Впрочем, в самой Москве я воспитывался — как человек слова литературного — в кругу, где люди обменивались эпистолами по нескольку раз в неделю, хотя жили в одном городе, чуть ли не одной улице. В посланиях, скажем, моего литературного ментора Павла Улитина или в открыточных почтовых коллажах духовного наставника Александра Асаркана обыгрывалась чуть ли не каждая провокационная реплика недавнего разговора. Эпистолы этих наших старших друзей и наставников потом осмыслялись в переписке с друзьями-однолетками, в первую очередь — с поэтом Михаилом Айзенбергом. Эти слова из почты и были для нас скрижалями завета, десятью заповедями, постановлениями Верховного суда и инструкциями органов безопасности. Откуда возникало тогда это ощущение исключительности, уникальности, избранности — сакраментальности этих разговорно-эпистолярных отношений?

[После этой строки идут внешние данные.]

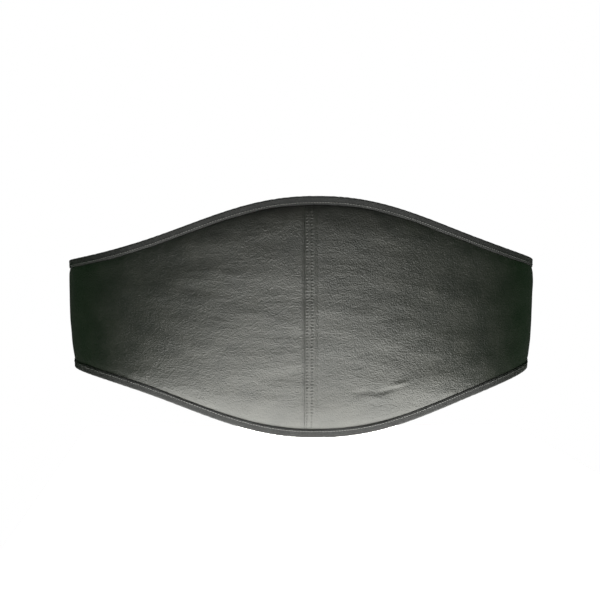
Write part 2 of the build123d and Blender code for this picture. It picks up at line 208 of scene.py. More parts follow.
def grid_faces(rows, columns, close_rows=False, close_columns=False, first=0):
    """Quads between neighbouring points of a grid, which may close on itself either way."""
    r = np.arange(rows if close_rows else rows - 1)
    c = np.arange(columns if close_columns else columns - 1)
    r, c = np.meshgrid(r, c, indexing="ij")
    r2, c2 = (r + 1) % rows, (c + 1) % columns
    quads = np.stack([r * columns + c, r2 * columns + c, r2 * columns + c2, r * columns + c2], -1)
    return quads.reshape(-1, 4) + first


def tube_object(name, rings, uvs):
    """A closed tube through rings of points, capped at both ends."""
    rows, columns = rings.shape[:2]
    faces = grid_faces(rows, columns, close_columns=True).tolist()
    faces.append(list(range(columns))[::-1])
    faces.append(list(range((rows - 1) * columns, rows * columns)))
    mesh = bpy.data.meshes.new(name)
    mesh.from_pydata(rings.reshape(-1, 3).tolist(), [], faces)
    mesh.polygons.foreach_set("use_smooth", np.ones(len(mesh.polygons), bool))
    corner = np.zeros(len(mesh.loops), np.int32)
    mesh.loops.foreach_get("vertex_index", corner)
    layer = mesh.uv_layers.new(name="flat")
    layer.data.foreach_set("uv", uvs.reshape(-1, 2).astype(np.float32)[corner].ravel())
    mesh.update()
    thing = bpy.data.objects.new(name, mesh)
    bpy.context.scene.collection.objects.link(thing)
    return thing


def outward_facing(thing):
    """Turns a closed mesh's faces to look out."""
    work = bmesh.new()
    work.from_mesh(thing.data)
    bmesh.ops.recalc_face_normals(work, faces=work.faces)
    work.to_mesh(thing.data)
    work.free()
    return thing


def finish_mesh(thing, *modifiers):
    """Adds modifiers, each (type, settings), and applies them."""
    for kind, settings in modifiers:
        modifier = thing.modifiers.new(kind.lower(), kind)
        for name, value in settings.items():
            setattr(modifier, name, value)
    graph = bpy.context.evaluated_depsgraph_get()
    made = bpy.data.meshes.new_from_object(thing.evaluated_get(graph))
    thing.modifiers.clear()
    thing.data = made
    return thing


def stitches_object(name, places, runs, outs, length, width, height):
    """Many short sunken threads as one mesh. Each lies at its place, along its run, facing out."""
    places, runs, outs = (np.asarray(v, float).reshape(-1, 3) for v in (places, runs, outs))
    runs = runs / np.linalg.norm(runs, axis=1, keepdims=True)
    outs = outs - (outs * runs).sum(1, keepdims=True) * runs
    outs = outs / np.linalg.norm(outs, axis=1, keepdims=True)
    sides = np.cross(runs, outs)
    rings, around = 7, 8
    lengthwise = np.linspace(0, math.pi, rings)
    turn = np.arange(around) * 2 * math.pi / around
    swell = np.sin(lengthwise) ** 0.55
    swell[[0, -1]] = 0.12
    a = -np.cos(lengthwise)[:, None] * length / 2 + 0 * turn
    b = swell[:, None] * np.cos(turn) * width / 2
    c = swell[:, None] * np.sin(turn) * height / 2
    shape = np.stack([a, b, c], -1).reshape(-1, 3) * MM
    axes = np.stack([runs, sides, outs], axis=1)
    points = places[:, None, :] + np.einsum("pk,nkj->npj", shape, axes)
    faces = grid_faces(rings, around, close_columns=True)
    total = rings * around
    every = (faces[None] + (np.arange(len(places)) * total)[:, None, None]).reshape(-1, 4)
    uvs = np.tile(np.stack([a, np.broadcast_to(turn, a.shape) * width / 6], -1).reshape(-1, 2) * MM,
                  (len(places), 1))
    return outward_facing(mesh_object(name, points, every, uvs))


def along_line(corners, pitch):
    """Evenly spaced points on a polyline, and its direction at each."""
    corners = np.asarray(corners, float)
    places, runs = [], []
    for start, end in zip(corners[:-1], corners[1:]):
        length = np.linalg.norm(end - start)
        count = max(1, round(length / pitch))
        shares = (np.arange(count) + 0.5) / count
        places.append(start + shares[:, None] * (end - start))
        runs.append(np.repeat((end - start)[None] / length, count, 0))
    return np.concatenate(places), np.concatenate(runs)


def plan_path(start, heading, moves, step=2.0):
    """Points and headings seen from above, along straight runs (length,) and bends (radius, degrees)."""
    x, y = start
    angle = math.radians(heading)
    points, headings = [(x, y)], [angle]
    for move in moves:
        radius, turn = (None, 0.0) if len(move) == 1 else (move[0], math.radians(move[1]))
        length = move[0] if radius is None else radius * abs(turn)
        count = max(2, math.ceil(length / (step if radius is None else step / 3)))
        for share in (np.arange(count) + 1) / count:
            if radius is None:
                point = (x + share * length * math.cos(angle), y + share * length * math.sin(angle))
            else:
                curve, now = math.copysign(radius, turn), angle + share * turn
                point = (
                    x + curve * (math.sin(now) - math.sin(angle)),
                    y + curve * (math.cos(angle) - math.cos(now)),
                )
            points.append(point)
            headings.append(angle + share * turn)
        (x, y), angle = points[-1], angle + turn
    return np.array(points), np.array(headings)


def strip_object(name, path, thickness, half_width, relief, end_taper=0.0):
    """A strap on edge with rounded edges, along a plan path. relief(u, v) lifts both faces, in mm."""
    points, headings = path
    gaps = np.linalg.norm(np.diff(points, axis=0), axis=1)
    u = np.concatenate([[0], np.cumsum(gaps)])
    half = thickness / 2
    across = np.linspace(-half_width + half, half_width - half, 40)
    turn = np.linspace(-math.pi / 2, math.pi / 2, 5)[1:-1]
    v = np.concatenate([across, half_width - half + half * np.cos(turn), across[::-1],
                        -half_width + half - half * np.cos(turn)])
    off = np.concatenate([np.full(40, -half), half * np.sin(turn), np.full(40, half),
                          -half * np.sin(turn)])
    uu, vv = np.meshgrid(u, v, indexing="ij")
    lift = relief(uu, vv)
    ends = np.minimum(np.minimum(u, u[-1] - u) / max(half, 0.1), 1.0)
    thin = np.sqrt(1 - (1 - ends) ** 2) * 0.75 + 0.25
    narrow = 1 - end_taper * np.clip(1 - (u[-1] - u) / 14.0, 0, 1)[:, None] ** 2
    away = off[None, :] * thin[:, None] + lift
    x = points[:, :1] - away * np.sin(headings)[:, None]
    y = points[:, 1:] + away * np.cos(headings)[:, None]
    rings = np.stack([x, y, vv * narrow], -1) * MM
    return outward_facing(tube_object(name, rings, np.stack([uu, vv], -1) * MM))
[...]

Была ли это просто энергия юности? Наверное. Но не совсем: нашим духовным наставникам было уже за сорок. И хотя за окном была советская власть, в домах было тепло, уютно и раскованно. Невозможно объяснить эпистолярный раж в кругу Пушкина одной лишь депрессивностью Николаевского режима. Как, в таком случае, насчет эпистолярной горячки и ночных посиделок в кругу Вордсворта, современника Пушкина в либеральной Англии, на фоне идиллического ландшафта Озерного края? Я не хочу сказать, что внешнее давление или юношеская одержимость не играют роли в этом феномене. Играет роль все. Но сам ажиотаж общения коренится, по-моему, в более глубоком и одновременно примитивном чувстве — в природе самого ажиотажа: то есть в ощущении любви — к себе, к друзьям, к ситуации. Именно с этой любовью приходят ощущение избранности и желание ее непрерывно обговаривать. Восприятие себя как единого целого с кругом друзей. И еще — убежденность, что это ощущение избранности и исключительности будет длиться вечно.